«Para mim, não há deficientes profundos.
Há afectos
profundos.» Quem o diz é Maria João Oliveira Bichão, hoje com 54 anos,
para quem «a Isabel foi a primeira de muitas Isabéis» que acabariam por
povoar a sua vida.
Natural de Coimbra, técnica de radiologia no Hospital
de Torres Vedras, casada com um médico daquela zona, Maria João teve
conhecimento do caso num retiro, por intermédio de uma irmã das Servas de Nossa Senhora
de Fátima. E bateu-se pela Isabel, chegando a levá-la para sua casa.

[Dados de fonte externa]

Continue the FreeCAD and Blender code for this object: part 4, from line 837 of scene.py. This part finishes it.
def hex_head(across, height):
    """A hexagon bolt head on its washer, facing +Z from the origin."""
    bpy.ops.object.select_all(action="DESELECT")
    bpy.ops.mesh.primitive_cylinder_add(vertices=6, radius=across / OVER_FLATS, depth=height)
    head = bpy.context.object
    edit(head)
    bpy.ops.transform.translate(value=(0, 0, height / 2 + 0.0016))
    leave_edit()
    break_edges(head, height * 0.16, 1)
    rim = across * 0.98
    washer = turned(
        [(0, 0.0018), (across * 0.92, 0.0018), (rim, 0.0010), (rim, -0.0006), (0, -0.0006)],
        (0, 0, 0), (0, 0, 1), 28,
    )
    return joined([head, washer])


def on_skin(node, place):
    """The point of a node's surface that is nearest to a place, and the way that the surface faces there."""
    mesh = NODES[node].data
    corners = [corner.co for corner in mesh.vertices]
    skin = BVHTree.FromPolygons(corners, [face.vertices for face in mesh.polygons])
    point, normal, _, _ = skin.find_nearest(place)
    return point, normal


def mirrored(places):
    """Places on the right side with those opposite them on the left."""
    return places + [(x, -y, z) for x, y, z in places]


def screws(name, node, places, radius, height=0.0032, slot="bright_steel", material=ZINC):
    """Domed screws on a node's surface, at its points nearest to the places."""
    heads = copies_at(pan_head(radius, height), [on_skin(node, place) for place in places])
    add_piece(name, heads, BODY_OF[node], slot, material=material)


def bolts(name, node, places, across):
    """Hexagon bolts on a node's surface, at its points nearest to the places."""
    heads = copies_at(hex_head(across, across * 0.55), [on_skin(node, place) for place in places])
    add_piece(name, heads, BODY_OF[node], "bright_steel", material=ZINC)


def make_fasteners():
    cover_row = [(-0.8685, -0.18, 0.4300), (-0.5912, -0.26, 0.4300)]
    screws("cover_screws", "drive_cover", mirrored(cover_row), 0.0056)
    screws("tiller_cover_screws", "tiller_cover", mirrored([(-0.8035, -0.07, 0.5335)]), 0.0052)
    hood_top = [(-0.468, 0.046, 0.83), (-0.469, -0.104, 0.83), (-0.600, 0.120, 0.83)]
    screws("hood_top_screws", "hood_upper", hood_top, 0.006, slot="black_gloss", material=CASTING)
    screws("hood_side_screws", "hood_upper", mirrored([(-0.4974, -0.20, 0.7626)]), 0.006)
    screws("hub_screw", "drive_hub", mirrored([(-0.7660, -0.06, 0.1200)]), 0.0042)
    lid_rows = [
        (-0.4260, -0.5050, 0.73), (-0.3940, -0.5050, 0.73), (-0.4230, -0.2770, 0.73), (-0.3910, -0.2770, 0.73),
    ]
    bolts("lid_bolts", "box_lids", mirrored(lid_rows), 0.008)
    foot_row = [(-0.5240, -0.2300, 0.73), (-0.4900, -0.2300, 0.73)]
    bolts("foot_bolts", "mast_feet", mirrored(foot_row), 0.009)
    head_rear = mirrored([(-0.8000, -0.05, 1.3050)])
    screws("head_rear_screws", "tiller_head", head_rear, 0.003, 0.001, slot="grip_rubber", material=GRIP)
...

Desse tempo guarda um «grande amargura» e uma «grande
revolta». «Criei muitas inimizades e fui mesmo molestada
profissionalmente, devido a essa situação», afirmou ao DN. E recorda a
«enfermeira que fechava Isabel, porque queria ir fumar um cigarro», as
reclamações que fez por isso e as retaliações que sofreu. Lembra ainda o
percurso pelos hospitais de Torres Vedras, Santa Maria e D. Estefânia.

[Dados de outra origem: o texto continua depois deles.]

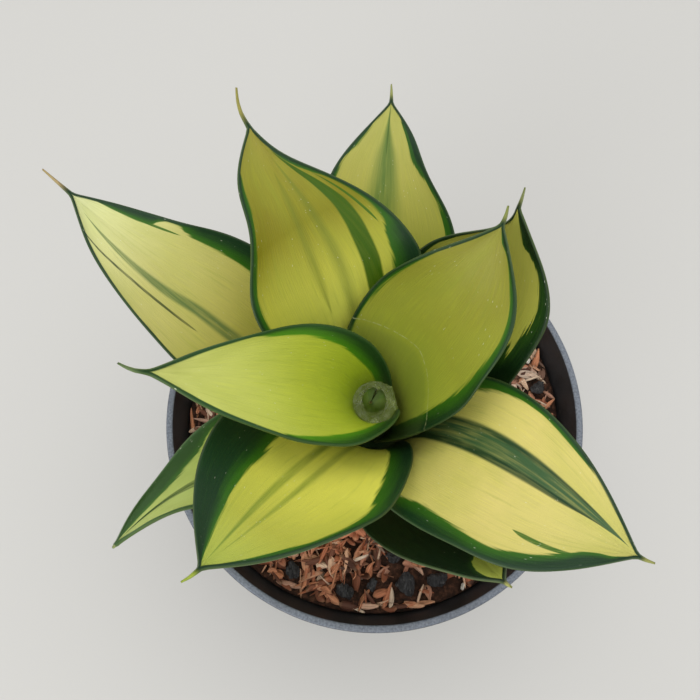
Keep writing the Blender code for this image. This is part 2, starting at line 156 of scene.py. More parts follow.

Refere a atitude de um médico que se riu da menina, dizendo: «É isto
que aqui está.» Fala ainda de diversas instituições, incluindo religiosas,
que recusaram a Isabel, queixando-se de que ela rasgava lençóis e
provocava distúrbios. Verdade seja dita: em minha casa, nunca fez tal».

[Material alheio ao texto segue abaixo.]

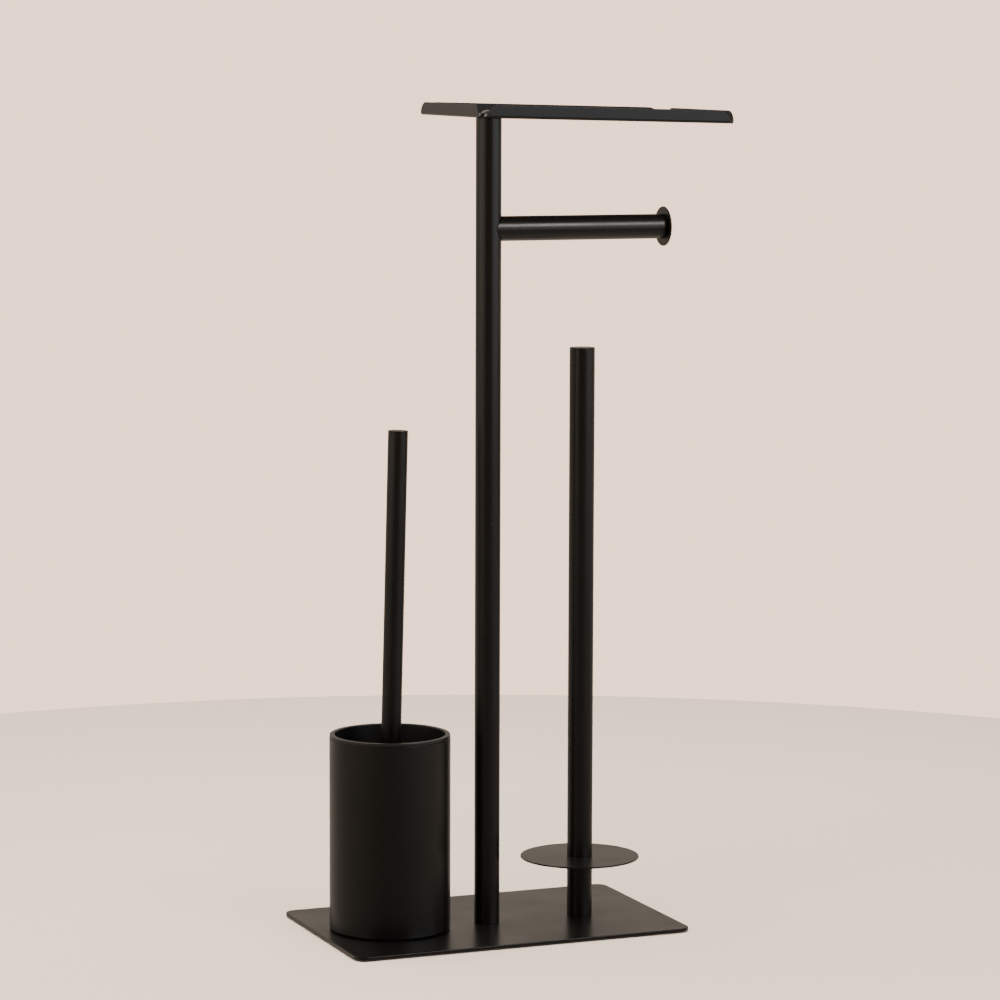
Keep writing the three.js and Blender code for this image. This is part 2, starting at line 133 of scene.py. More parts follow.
def floor_plaster():
    # Sealed plaster: matt, with faint cloudy patches from the trowel, a hand or so wide.
    patch_size = 120 * mm
    material, tree = blank_material("sealed_plaster")
    place = add_node(tree, "ShaderNodeTexCoord").outputs["Object"]
    clouds = add_node(
        tree, "ShaderNodeTexNoise", {"Vector": place, "Scale": 1 / patch_size, "Detail": 3.0}
    )
    colour = add_node(
        tree,
        "ShaderNodeMix",
        {"Factor": clouds.outputs["Fac"], "A": linear("#eedfd0"), "B": linear("#f0e2d4")},
        data_type="RGBA",
    )
    shader = add_node(
        tree,
        "ShaderNodeBsdfPrincipled",
        {"Base Color": colour.outputs["Result"], "Roughness": 0.6, "Specular IOR Level": 0.3},
    )
    add_node(tree, "ShaderNodeOutputMaterial", {"Surface": shader.outputs["BSDF"]})
    return material


floor_outline = [(0, -floor_edge), (floor_radius, -floor_edge), (floor_radius, 0), (0, 0)]
floor = bpy.data.objects.new("floor", turned(floor_outline, sides=128))
floor.data.polygons.foreach_set("use_smooth", [False] * len(floor.data.polygons))
floor.data.materials.append(floor_plaster())
floor.visible_glossy = False
bpy.context.collection.objects.link(floor)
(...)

Esta foi uma primeira fase. «Ninguém aceitou a Isabel»,
conta Maria João, para adiantar que «ela teve de regressar à mãe. Aí já
não foi para o galinheiro, mas sim para o curral».
Maria João tentou falar com a comunicação social,
nomeadamente com a televisão: «Ninguém me ouviu.» Foi então que o DN
publicou a reportagem e Manuela Eanes, mulher do então Presidente da
República, interessou-se pelo caso. Isabel veio para Lisboa e foi
internada num colégio.
Maria João mandava dinheiro e tentava o contacto:
«Mas
quando dizia o meu nome, desligavam-me logo o telefone.» O tempo e a
vida encarregaram-se de um maior afastamento. Maria João sofreu problemas graves
de saúde e, quando procurou ter notícias de Isabel, só soube que
o dinheiro que enviava já não tinha destino e que o colégio aparentemente fechara.
«Uma das minhas amarguras é reconhecer que se podia
fazer mais e melhor por estas crianças. Há muitas organizações - a
explosão da sida e da droga levou a que outras prioridades fossem
assumidas - mas poucos olham por estas crianças, menos cuidadas de pai e
mãe e abandonadas pela sociedade», declara Maria João.
Entretanto, casada e sem filhos, Maria João tem dado
apoio a outras crianças necessitadas e adolescentes em risco: «Em nome da
Isabel», como salienta.
«Tenho muita pena de não ter capacidade para poder
fazer uma casa de acolhimento». E fala da sua amargura: «Se há 18
anos eu tivesse tido possibilidade de adivinhar o que ia acontecer e
tivesse tido capacidade financeira para tal, nunca teria deixado ir a Isabel.»